Supplied data:
════════════════════

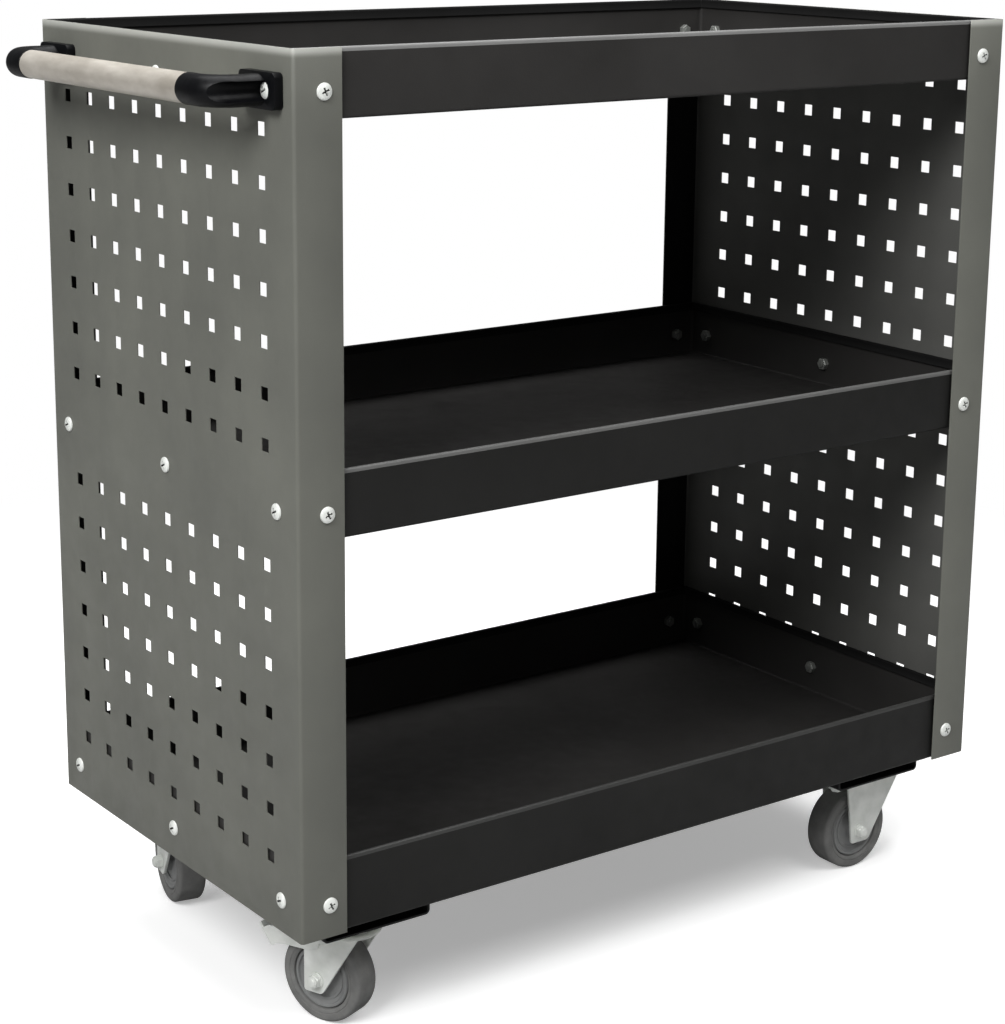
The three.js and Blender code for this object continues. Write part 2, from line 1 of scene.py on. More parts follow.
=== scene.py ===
import json
import math

import bmesh
import bpy
from mathutils import Matrix, Vector


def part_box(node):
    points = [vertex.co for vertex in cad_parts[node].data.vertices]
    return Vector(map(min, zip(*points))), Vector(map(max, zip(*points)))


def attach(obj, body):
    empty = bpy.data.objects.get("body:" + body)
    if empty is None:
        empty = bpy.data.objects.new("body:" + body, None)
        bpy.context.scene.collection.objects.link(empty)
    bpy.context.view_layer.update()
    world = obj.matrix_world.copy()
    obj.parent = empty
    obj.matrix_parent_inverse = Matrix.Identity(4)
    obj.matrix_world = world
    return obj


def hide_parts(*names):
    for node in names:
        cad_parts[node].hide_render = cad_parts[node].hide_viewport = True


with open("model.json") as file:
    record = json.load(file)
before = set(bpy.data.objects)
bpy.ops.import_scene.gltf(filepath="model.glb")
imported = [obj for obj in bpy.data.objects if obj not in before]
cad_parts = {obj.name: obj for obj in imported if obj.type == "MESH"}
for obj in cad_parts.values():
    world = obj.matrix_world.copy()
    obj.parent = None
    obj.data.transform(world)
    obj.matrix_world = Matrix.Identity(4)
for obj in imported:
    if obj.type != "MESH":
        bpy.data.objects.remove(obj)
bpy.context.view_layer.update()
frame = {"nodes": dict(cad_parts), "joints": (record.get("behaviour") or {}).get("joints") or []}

MM = 0.001
SHEET = 1.2 * MM
CAD_GAP = 0.3 * MM  # clearance that the frame keeps between touching pieces
SHEET_EDGE = 0.3 * MM  # rounding along the cut edges of folded sheet

# ---- places read from the frame ------------------------------------------------------

left_low, left_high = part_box("side_panel_left")
right_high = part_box("side_panel_right")[1]
CENTRE = Vector(((left_low.x + right_high.x) / 2, (left_low.y + left_high.y) / 2, 0))
HALF_LENGTH = (right_high.x - left_low.x) / 2
HALF_DEPTH = (left_high.y - left_low.y) / 2
PANEL_LOW, PANEL_HIGH = left_low.z, left_high.z
JOINTS = {joint["name"]: joint for joint in frame["joints"]}
SIDES = (("left", -1), ("right", 1))
ENDS = (("front", -1), ("rear", 1))
TRAYS = ("top", "middle", "bottom")
X_AXIS, Y_AXIS, Z_AXIS = Vector((1, 0, 0)), Vector((0, 1, 0)), Vector((0, 0, 1))


# ---- materials -----------------------------------------------------------------------

def to_linear(value):
    """One sRGB channel, 0 to 255, as linear light."""
    value /= 255
    return value / 12.92 if value <= 0.04045 else ((value + 0.055) / 1.055) ** 2.4


def rgb(red, green, blue):
    return (to_linear(red), to_linear(green), to_linear(blue), 1)


def noise_ramp(nodes, links, coordinates, scale, low, high, detail=4):
    """Noise at a scale, spread over low to high."""
    noise = nodes.new("ShaderNodeTexNoise")
    noise.inputs["Scale"].default_value = scale
    noise.inputs["Detail"].default_value = detail
    links.new(coordinates, noise.inputs["Vector"])
    spread = nodes.new("ShaderNodeMapRange")
    spread.inputs["From Min"].default_value = 0.3
    spread.inputs["From Max"].default_value = 0.7
    spread.inputs["To Min"].default_value = low
    spread.inputs["To Max"].default_value = high
    links.new(noise.outputs["Fac"], spread.inputs["Value"])
    return spread.outputs["Result"]


def finish(name, dark, light, roughness, metallic=0.0, patch=9, grain=900, bump=0.05,
           stretch=(1, 1, 1), wear_and_edge_highlight=None, specular=0.5, rim=None):
    """Colour drifting between two tones, uneven gloss, a fine surface grain, edges lighter partly
    as wear and partly as a painted highlight.

    A rim (low, high, colour) fades to its colour between two heights: a painted highlight for
    light caught on a rounded top edge.
    """
    material = bpy.data.materials.new(name)
    material.use_nodes = True
    nodes, links = material.node_tree.nodes, material.node_tree.links
    shader = nodes["Principled BSDF"]
    shader.inputs["Metallic"].default_value = metallic
    shader.inputs["Specular IOR Level"].default_value = specular
    texture = nodes.new("ShaderNodeTexCoord")
    mapping = nodes.new("ShaderNodeMapping")
    mapping.inputs["Scale"].default_value = stretch
    links.new(texture.outputs["Object"], mapping.inputs["Vector"])
    place = mapping.outputs["Vector"]
    tones = nodes.new("ShaderNodeMix")
    tones.data_type = "RGBA"
    tones.inputs["A"].default_value = dark
    tones.inputs["B"].default_value = light
    links.new(noise_ramp(nodes, links, place, patch, 0, 1), tones.inputs["Factor"])
    colour = tones.outputs["Result"]
    # Lighter where the surface is sharply curved: partly wear, partly a painted highlight along
    # the edges.
    if wear_and_edge_highlight:
        edge_tint = nodes.new("ShaderNodeMix")
        edge_tint.data_type = "RGBA"
        edge_tint.inputs["B"].default_value = wear_and_edge_highlight
        geometry = nodes.new("ShaderNodeNewGeometry")
        edge = nodes.new("ShaderNodeMapRange")
        edge.inputs["From Min"].default_value = 0.53
        edge.inputs["From Max"].default_value = 0.62
        edge.inputs["To Max"].default_value = 0.5
        links.new(geometry.outputs["Pointiness"], edge.inputs["Value"])
        links.new(edge.outputs["Result"], edge_tint.inputs["Factor"])
        links.new(colour, edge_tint.inputs["A"])
        colour = edge_tint.outputs["Result"]
    # Painted highlight: a lighter band faded in towards the top, in place of light on a rounded
    # edge.
    if rim:
        faded = nodes.new("ShaderNodeMix")
        faded.data_type = "RGBA"
        faded.inputs["B"].default_value = rim[2]
        heights = nodes.new("ShaderNodeSeparateXYZ")
        rise = nodes.new("ShaderNodeMapRange")
        rise.interpolation_type = "SMOOTHSTEP"
        rise.inputs["From Min"].default_value = rim[0]
        rise.inputs["From Max"].default_value = rim[1]
        links.new(texture.outputs["Object"], heights.inputs["Vector"])
        links.new(heights.outputs["Z"], rise.inputs["Value"])
        links.new(rise.outputs["Result"], faded.inputs["Factor"])
        links.new(colour, faded.inputs["A"])
        colour = faded.outputs["Result"]
    links.new(colour, shader.inputs["Base Color"])
    gloss = noise_ramp(nodes, links, place, patch * 6, roughness * 0.85, roughness * 1.15)
    links.new(gloss, shader.inputs["Roughness"])
    relief = nodes.new("ShaderNodeBump")
    relief.inputs["Strength"].default_value = bump
    relief.inputs["Distance"].default_value = 0.1 * MM
    links.new(noise_ramp(nodes, links, place, grain, 0, 1, 2), relief.inputs["Height"])
    links.new(relief.outputs["Normal"], shader.inputs["Normal"])
    return material


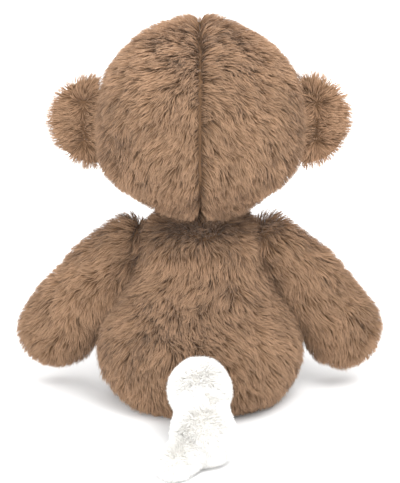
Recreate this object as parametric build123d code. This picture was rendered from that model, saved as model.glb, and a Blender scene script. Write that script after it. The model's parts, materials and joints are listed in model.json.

════════════════════

What you should do: Extract, from the listing above, every line where the string "this" occurs.

Completed exercise:
The three.js and Blender code for this object continues. Write part 2, from line 1 of scene.py on. More parts follow.
Recreate this object as parametric build123d code. This picture was rendered from that model, saved as model.glb, and a Blender scene script. Write that script after it. The model's parts, materials and joints are listed in model.json.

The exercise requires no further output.